I wanted to go to Elgin for lunch, and to have a look around plus visit a bike shop I’d sourced earlier via the web – Bikes and Bowls. Post a slightly slightly frustrating ride into another headwind, through nice countryside, I made it to the city – it is a city which I didn’t realise, having a cathedral, albeit a ruined one.
The sun came out in Elgin anyway, and I had a welcome sandwich which was slightly awkward to eat being massive.
I made it to the bike shop, and bought two new back-up inner tubes just in case, although I shouldn’t get too many punctures with these new tyres, touch wood. The owner had a Blackburn low rider front pannier rack but wouldn’t have been able to fit it until later, and I needed to get some miles under my belt. I decided to risk it and carry on – the temp fix seems to be holding very well anyway, and should be okay as long as I don’t go on too may more bumpy routes – will avoid Route 1 off road sections in future, for the sake of my posterior if nothing else. It was good to have a chat with the owner about touring and some of the routes he’d done anyway.
Elgin seemed like a nice small city. On the way out I rode past the cathedral, which was mostly destroyed at some point due to an argument between the rich & powerful and clergy; think it might have been over someone wanting to marry someone. Cathedrals being destroyed seems to be common in Scotland, same for castles.
From Elgin I rode up to Lossiemouth, startling a female pheasant with chicks on the way; I had to swerve to avoid the chicks, and the mother flew out at me in defence but then settled down. The chicks looked like big bumble bees but had hidden by the time I got my camera out.
In cycled to Lossiemouth via the B9040, riding through the town via the harbour, and out by the RAF base, another where Dad used to be stationed.
I picked up the coast road and headed west towards the Moray Firth. Several Tornados from the RAF base were circling overhead, either on a training exercise or coming back from patrol, I think they were Tornados anyway. A group of them were coming into land one by one as I rode along, with them flying overhead before circling around and out of sight. I had a brief moment of feeling a bit like I was Tom Cruise on his motorbike in Top Gun, riding down beside the runway as F16’s took off, but it’s not really the same on a push bike, loaded to the nines, with no cute flight instructoress to go and meet afterwards – just a tent and slightly smelly lobster!
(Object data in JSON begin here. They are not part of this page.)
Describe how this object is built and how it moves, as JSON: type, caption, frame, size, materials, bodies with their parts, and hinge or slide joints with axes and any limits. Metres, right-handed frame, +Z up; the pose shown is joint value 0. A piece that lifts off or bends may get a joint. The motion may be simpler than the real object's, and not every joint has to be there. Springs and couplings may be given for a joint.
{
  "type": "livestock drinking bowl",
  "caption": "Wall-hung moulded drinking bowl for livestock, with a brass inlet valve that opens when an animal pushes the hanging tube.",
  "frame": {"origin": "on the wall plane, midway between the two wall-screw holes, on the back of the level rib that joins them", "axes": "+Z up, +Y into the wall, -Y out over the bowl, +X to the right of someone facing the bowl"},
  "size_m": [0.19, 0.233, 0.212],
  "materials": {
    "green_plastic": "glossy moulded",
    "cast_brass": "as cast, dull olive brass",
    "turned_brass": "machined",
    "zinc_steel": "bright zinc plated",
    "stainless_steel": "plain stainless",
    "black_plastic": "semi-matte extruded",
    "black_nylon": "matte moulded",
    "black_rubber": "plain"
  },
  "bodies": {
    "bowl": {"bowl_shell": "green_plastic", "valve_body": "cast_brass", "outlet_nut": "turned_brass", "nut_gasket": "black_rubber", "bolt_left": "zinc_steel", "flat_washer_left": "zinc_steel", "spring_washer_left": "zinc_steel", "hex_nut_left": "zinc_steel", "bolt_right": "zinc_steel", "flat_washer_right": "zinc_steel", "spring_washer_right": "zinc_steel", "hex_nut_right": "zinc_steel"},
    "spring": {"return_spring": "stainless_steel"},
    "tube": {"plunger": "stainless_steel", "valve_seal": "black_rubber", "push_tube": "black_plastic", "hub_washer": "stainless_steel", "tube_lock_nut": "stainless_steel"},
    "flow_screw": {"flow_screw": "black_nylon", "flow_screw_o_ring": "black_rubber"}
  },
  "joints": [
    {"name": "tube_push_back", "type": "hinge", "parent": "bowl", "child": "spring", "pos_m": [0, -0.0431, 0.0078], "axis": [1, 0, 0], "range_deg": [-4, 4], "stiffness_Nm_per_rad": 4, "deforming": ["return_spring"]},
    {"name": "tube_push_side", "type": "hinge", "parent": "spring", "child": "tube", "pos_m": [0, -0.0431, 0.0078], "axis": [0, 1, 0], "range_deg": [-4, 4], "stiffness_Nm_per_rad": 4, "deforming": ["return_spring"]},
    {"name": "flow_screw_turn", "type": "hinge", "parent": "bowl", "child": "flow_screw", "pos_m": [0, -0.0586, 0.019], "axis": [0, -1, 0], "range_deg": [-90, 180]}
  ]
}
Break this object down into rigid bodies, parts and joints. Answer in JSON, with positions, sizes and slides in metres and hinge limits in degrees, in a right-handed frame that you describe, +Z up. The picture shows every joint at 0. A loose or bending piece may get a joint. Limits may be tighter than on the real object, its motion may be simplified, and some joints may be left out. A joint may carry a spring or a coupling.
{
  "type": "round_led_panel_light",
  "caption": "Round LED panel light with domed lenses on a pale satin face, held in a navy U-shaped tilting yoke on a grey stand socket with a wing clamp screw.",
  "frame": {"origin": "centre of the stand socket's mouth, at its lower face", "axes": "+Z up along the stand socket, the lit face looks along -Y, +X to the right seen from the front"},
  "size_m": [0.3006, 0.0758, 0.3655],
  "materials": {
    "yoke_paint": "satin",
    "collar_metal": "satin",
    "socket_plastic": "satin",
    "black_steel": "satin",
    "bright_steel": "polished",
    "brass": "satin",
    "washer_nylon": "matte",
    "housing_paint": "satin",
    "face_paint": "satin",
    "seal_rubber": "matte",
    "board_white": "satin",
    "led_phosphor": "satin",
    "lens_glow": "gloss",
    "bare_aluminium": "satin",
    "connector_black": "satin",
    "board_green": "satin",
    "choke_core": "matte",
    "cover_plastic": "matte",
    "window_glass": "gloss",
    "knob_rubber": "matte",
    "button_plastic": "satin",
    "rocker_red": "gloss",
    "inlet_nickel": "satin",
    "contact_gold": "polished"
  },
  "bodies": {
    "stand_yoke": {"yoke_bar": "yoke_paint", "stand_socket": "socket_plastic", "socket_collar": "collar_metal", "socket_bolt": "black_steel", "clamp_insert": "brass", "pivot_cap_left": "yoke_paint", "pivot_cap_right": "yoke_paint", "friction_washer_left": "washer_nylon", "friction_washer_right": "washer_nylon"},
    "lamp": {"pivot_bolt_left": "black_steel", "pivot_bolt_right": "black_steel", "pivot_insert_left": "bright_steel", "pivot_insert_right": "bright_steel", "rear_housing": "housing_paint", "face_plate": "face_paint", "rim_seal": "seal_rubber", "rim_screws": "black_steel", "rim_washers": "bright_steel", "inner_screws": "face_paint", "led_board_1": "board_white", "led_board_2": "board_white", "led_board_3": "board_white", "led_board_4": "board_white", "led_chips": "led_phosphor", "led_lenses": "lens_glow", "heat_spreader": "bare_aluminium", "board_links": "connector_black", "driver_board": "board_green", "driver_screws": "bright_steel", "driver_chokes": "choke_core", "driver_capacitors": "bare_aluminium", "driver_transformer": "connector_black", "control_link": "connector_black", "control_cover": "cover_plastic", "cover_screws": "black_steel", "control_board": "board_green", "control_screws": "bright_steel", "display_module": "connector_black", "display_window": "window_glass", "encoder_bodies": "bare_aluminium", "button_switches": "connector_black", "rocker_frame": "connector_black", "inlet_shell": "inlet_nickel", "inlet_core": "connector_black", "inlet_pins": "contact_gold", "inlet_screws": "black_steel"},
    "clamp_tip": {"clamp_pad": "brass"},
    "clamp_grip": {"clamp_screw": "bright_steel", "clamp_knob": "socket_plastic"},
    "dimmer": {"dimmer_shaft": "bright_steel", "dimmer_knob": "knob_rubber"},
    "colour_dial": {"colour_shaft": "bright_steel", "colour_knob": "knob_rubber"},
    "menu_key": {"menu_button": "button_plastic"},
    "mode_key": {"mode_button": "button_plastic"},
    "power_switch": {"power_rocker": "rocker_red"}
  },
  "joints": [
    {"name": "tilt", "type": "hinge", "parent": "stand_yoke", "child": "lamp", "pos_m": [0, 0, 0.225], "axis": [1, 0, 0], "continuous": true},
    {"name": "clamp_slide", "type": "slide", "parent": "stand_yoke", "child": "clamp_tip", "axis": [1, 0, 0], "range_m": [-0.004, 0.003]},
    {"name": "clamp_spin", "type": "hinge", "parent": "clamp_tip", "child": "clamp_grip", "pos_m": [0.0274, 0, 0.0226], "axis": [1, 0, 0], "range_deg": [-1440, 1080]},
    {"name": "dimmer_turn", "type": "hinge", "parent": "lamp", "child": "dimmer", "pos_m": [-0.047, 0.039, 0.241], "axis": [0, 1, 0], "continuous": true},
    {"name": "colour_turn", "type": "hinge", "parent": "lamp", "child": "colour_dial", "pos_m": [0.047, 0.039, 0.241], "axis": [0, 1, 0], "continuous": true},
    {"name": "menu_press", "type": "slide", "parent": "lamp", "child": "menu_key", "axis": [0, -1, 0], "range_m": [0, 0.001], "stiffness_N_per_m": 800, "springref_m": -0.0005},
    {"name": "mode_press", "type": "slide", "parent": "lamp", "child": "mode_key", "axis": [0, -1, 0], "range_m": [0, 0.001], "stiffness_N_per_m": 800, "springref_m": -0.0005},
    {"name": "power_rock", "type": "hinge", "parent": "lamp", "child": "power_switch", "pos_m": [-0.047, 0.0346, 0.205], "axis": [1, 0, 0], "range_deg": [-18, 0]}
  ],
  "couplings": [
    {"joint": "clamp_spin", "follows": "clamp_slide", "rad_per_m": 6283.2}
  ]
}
I sang along to Danger Zone anyway!
I continued on down the coast road, which dips inland a bit, through Hopeman then Burghead, then all the way down to Kinloss where there’s a big army barracks. I turned up to Findlorn, a slight diversion but wanted to see the village and Findlorn Bay. Findlorn is an attractive little village and marina, with a couple of nice looking pubs. I could have camped there but wanted to get a few more miles done on this leg, and still had plenty of day left.
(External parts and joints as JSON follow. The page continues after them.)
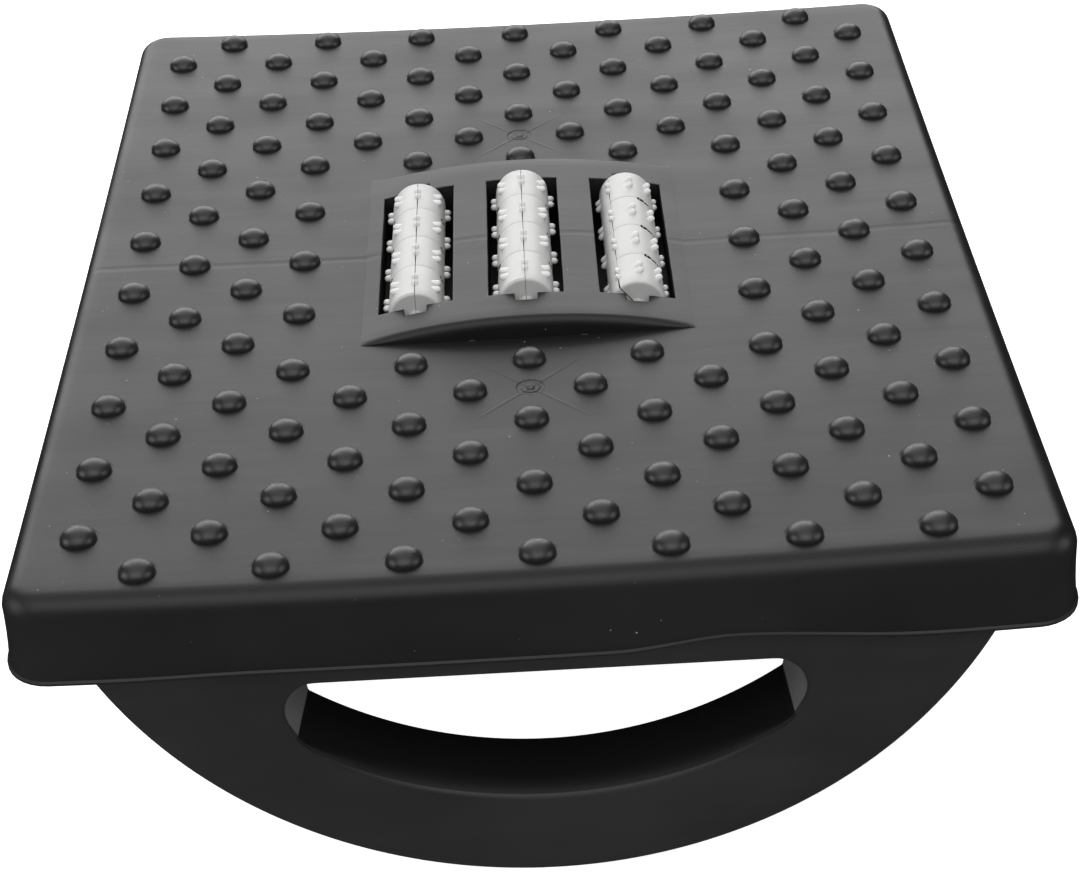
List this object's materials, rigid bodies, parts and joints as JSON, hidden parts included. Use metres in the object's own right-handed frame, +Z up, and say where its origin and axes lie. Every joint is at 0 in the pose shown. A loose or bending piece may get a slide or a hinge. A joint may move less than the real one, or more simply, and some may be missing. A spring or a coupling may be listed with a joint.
{
  "type": "rocking foot massage rest",
  "caption": "Rocking foot rest: a bumped rectangular tray on two arc-shaped legs with hand holes, and pale nubbed rollers that spin in slots in a raised arched panel.",
  "frame": {"origin": "on the floor, under the centre of the tray, where the legs' lowest facets rest", "axes": "+Z up; +Y from the front leg to the rear leg, along the tray's long side and the rollers' axles; +X across, the way it rocks"},
  "size_m": [0.3448, 0.4344, 0.1352],
  "materials": {
    "black_tray": "fine satin, moulded polypropylene",
    "black_leg": "satin, moulded polypropylene",
    "pale_roller": "smooth light grey plastic",
    "zinc_screw": "zinc-plated steel"
  },
  "bodies": {
    "base": {"platform": "black_tray", "rocker_leg_front": "black_leg", "rocker_leg_rear": "black_leg", "leg_screw_front_1": "zinc_screw", "leg_screw_front_2": "zinc_screw", "leg_screw_front_3": "zinc_screw", "leg_screw_front_4": "zinc_screw", "leg_screw_rear_1": "zinc_screw", "leg_screw_rear_2": "zinc_screw", "leg_screw_rear_3": "zinc_screw", "leg_screw_rear_4": "zinc_screw"},
    "roller_left": {"roller_left_half_a": "pale_roller", "roller_left_half_b": "pale_roller"},
    "roller_centre": {"roller_centre_half_a": "pale_roller", "roller_centre_half_b": "pale_roller"},
    "roller_right": {"roller_right_half_a": "pale_roller", "roller_right_half_b": "pale_roller"}
  },
  "joints": [
    {"name": "roller_left_spin", "type": "hinge", "parent": "base", "child": "roller_left", "pos_m": [-0.0412, 0, 0.12106], "axis": [0, 1, 0], "continuous": true},
    {"name": "roller_centre_spin", "type": "hinge", "parent": "base", "child": "roller_centre", "pos_m": [0, 0, 0.1248], "axis": [0, 1, 0], "continuous": true},
    {"name": "roller_right_spin", "type": "hinge", "parent": "base", "child": "roller_right", "pos_m": [0.0412, 0, 0.12106], "axis": [0, 1, 0], "continuous": true}
  ]
}
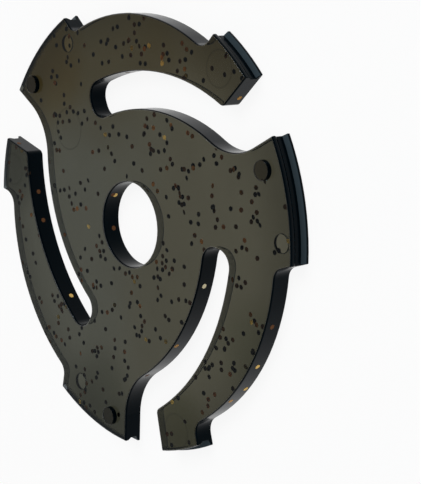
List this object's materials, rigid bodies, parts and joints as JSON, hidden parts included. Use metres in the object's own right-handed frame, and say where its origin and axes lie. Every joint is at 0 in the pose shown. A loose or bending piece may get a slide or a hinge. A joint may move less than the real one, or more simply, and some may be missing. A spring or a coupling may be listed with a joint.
{
  "type": "record spindle adapter",
  "caption": "Flat one-piece insert with a spindle bore, three grooved rim pads and three spring arms, for the wide centre hole of a record.",
  "frame": {"origin": "centre of the spindle bore, at the back face that the adapter lies on", "axes": "+Z along the bore axis, from the back flange to the front face; +Y through the middle of the first rim pad; +X to its right"},
  "size_m": [0.0385, 0.0385, 0.0021],
  "materials": {
    "tinted_plastic": "glossy tinted clear plastic, filled with fine gold flakes"
  },
  "bodies": {
    "root": {"adapter": "tinted_plastic"}
  },
  "joints": []
}
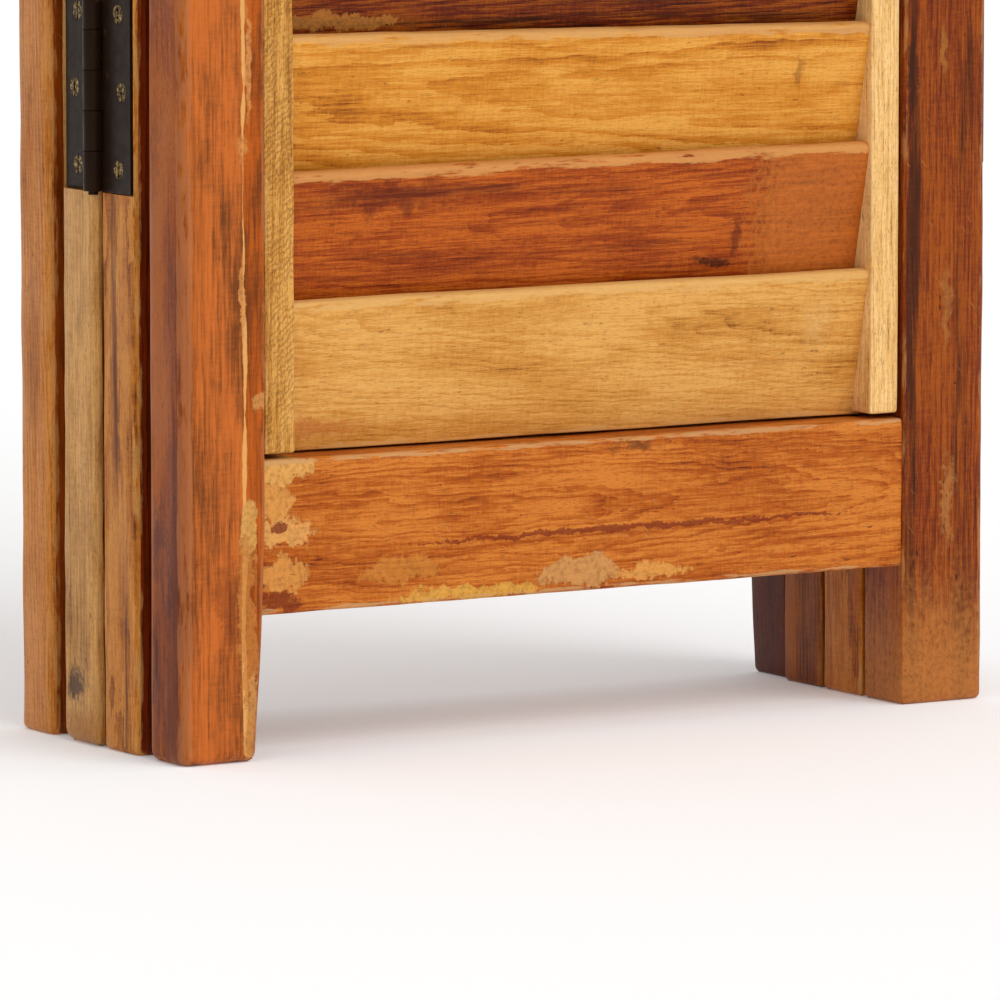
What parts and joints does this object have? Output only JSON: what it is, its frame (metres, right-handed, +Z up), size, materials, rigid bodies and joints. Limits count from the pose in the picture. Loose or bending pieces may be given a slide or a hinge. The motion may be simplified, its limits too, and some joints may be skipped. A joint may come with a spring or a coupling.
{
  "type": "folding room divider screen",
  "caption": "Free-standing folding screen of louvred wooden leaves joined by butt hinges, stored folded in a zigzag.",
  "frame": {"origin": "middle of the folded screen's footprint, on the floor", "axes": "+Z up along the leaves' height, X along the leaves' width, +Y from the front leaf to the rear leaf"},
  "size_m": [0.4396, 0.151, 1.7],
  "materials": {
    "stile_wood_1": "red-brown reclaimed hardwood under satin lacquer",
    "stile_wood_2": "ochre reclaimed hardwood under satin lacquer",
    "stile_wood_3": "grey-tan reclaimed hardwood under satin lacquer",
    "stile_wood_4": "tan reclaimed hardwood under satin lacquer",
    "rail_wood": "orange-brown reclaimed hardwood under satin lacquer, with filler patches",
    "strip_wood": "coarse pale hardwood under satin lacquer",
    "slat_wood": "mixed reclaimed hardwood slats under satin lacquer",
    "hinge_iron": "black, worn, half gloss",
    "screw_steel": "black, worn to brown on the heads"
  },
  "bodies": {
    "leaf_1": {"hinge_1_2_front_screws": "screw_steel", "hinge_1_2_high_front_plate": "hinge_iron", "hinge_1_2_low_front_plate": "hinge_iron", "hinge_1_2_mid_front_plate": "hinge_iron", "leaf_1_bottom_rail": "rail_wood", "leaf_1_left_slat_strip": "strip_wood", "leaf_1_left_stile": "stile_wood_1", "leaf_1_right_slat_strip": "strip_wood", "leaf_1_right_stile": "stile_wood_1", "leaf_1_slats": "slat_wood", "leaf_1_top_rail": "rail_wood"},
    "leaf_2": {"hinge_1_2_high_rear_plate": "hinge_iron", "hinge_1_2_low_rear_plate": "hinge_iron", "hinge_1_2_mid_rear_plate": "hinge_iron", "hinge_1_2_pins": "hinge_iron", "hinge_1_2_rear_screws": "screw_steel", "hinge_2_3_front_screws": "screw_steel", "hinge_2_3_high_front_plate": "hinge_iron", "hinge_2_3_low_front_plate": "hinge_iron", "hinge_2_3_mid_front_plate": "hinge_iron", "hinge_2_3_pins": "hinge_iron", "leaf_2_bottom_rail": "rail_wood", "leaf_2_left_slat_strip": "strip_wood", "leaf_2_left_stile": "stile_wood_2", "leaf_2_right_slat_strip": "strip_wood", "leaf_2_right_stile": "stile_wood_2", "leaf_2_slats": "slat_wood", "leaf_2_top_rail": "rail_wood"},
    "leaf_3": {"hinge_2_3_high_rear_plate": "hinge_iron", "hinge_2_3_low_rear_plate": "hinge_iron", "hinge_2_3_mid_rear_plate": "hinge_iron", "hinge_2_3_rear_screws": "screw_steel", "hinge_3_4_front_screws": "screw_steel", "hinge_3_4_high_front_plate": "hinge_iron", "hinge_3_4_low_front_plate": "hinge_iron", "hinge_3_4_mid_front_plate": "hinge_iron", "leaf_3_bottom_rail": "rail_wood", "leaf_3_left_slat_strip": "strip_wood", "leaf_3_left_stile": "stile_wood_3", "leaf_3_right_slat_strip": "strip_wood", "leaf_3_right_stile": "stile_wood_3", "leaf_3_slats": "slat_wood", "leaf_3_top_rail": "rail_wood"},
    "leaf_4": {"hinge_3_4_high_rear_plate": "hinge_iron", "hinge_3_4_low_rear_plate": "hinge_iron", "hinge_3_4_mid_rear_plate": "hinge_iron", "hinge_3_4_pins": "hinge_iron", "hinge_3_4_rear_screws": "screw_steel", "leaf_4_bottom_rail": "rail_wood", "leaf_4_left_slat_strip": "strip_wood", "leaf_4_left_stile": "stile_wood_4", "leaf_4_right_slat_strip": "strip_wood", "leaf_4_right_stile": "stile_wood_4", "leaf_4_slats": "slat_wood", "leaf_4_top_rail": "rail_wood"}
  },
  "joints": [
    {"name": "front_hinges", "type": "hinge", "parent": "leaf_1", "child": "leaf_2", "pos_m": [0.21413, -0.04296, 0.85], "axis": [0, 0, -1], "range_deg": [-1.1, 178.9]},
    {"name": "middle_hinges", "type": "hinge", "parent": "leaf_2", "child": "leaf_3", "pos_m": [-0.21536, -0.00171, 0.85], "axis": [0, 0, 1], "range_deg": [-0.1, 179.9]},
    {"name": "rear_hinges", "type": "hinge", "parent": "leaf_3", "child": "leaf_4", "pos_m": [0.21536, 0.02378, 0.85], "axis": [0, 0, -1], "range_deg": [-1.6, 178.4]}
  ]
}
From Findlorn the terrain continued to be fairly flat, and the wind dropped leading to some easy cycling with no rain! I pedalled down to Fores, then on to Brodie Castle, mostly via back roads although none go that close it the coast. Was following Route 1 again for the most part.
I arrived in Nairn about 19.00 and picked up a few provisions, including more bananas and breakfast stuff, before heading out to the campsite at Delnies Wood, just outside the town. It’s another Camping and Caravaning site, which I’ve always found good, and welcoming to cycle tourers. Apparently their constitution says they always have to try and find a pitch for backpackers, cycle tourers, and canoeists, which is good to know when you’re feeling shattered at the end of a long day’s riding, and just want to pitch up and go to sleep. Only £5.50 too, despite not being a member. The site is in the woods and red squirrels live in the surrounding forest; I’d seen one earlier but hoped to get a photo or two.
Dinner consisting of a pasta feast, with added onion, cheese and Tabasco, followed by fruit, chocolate and flapjack, the latter making the best sort of trail food in my opinion.
So a good days ride where I’d managed to get into the zone and ignore the weather, mulling over a few books and wondering where Game of Thrones has got up to in the TV series. Covered about 73.7 miles.
Went to bed looking forward to the following day, which had Fort George, Culloden and Inverness on the agenda, ending in Loch Ness. Fingers crossed weather continues to be okay.
Hope the death toll in Oklahoma isn’t too awful, and people are coping okay, all this considered!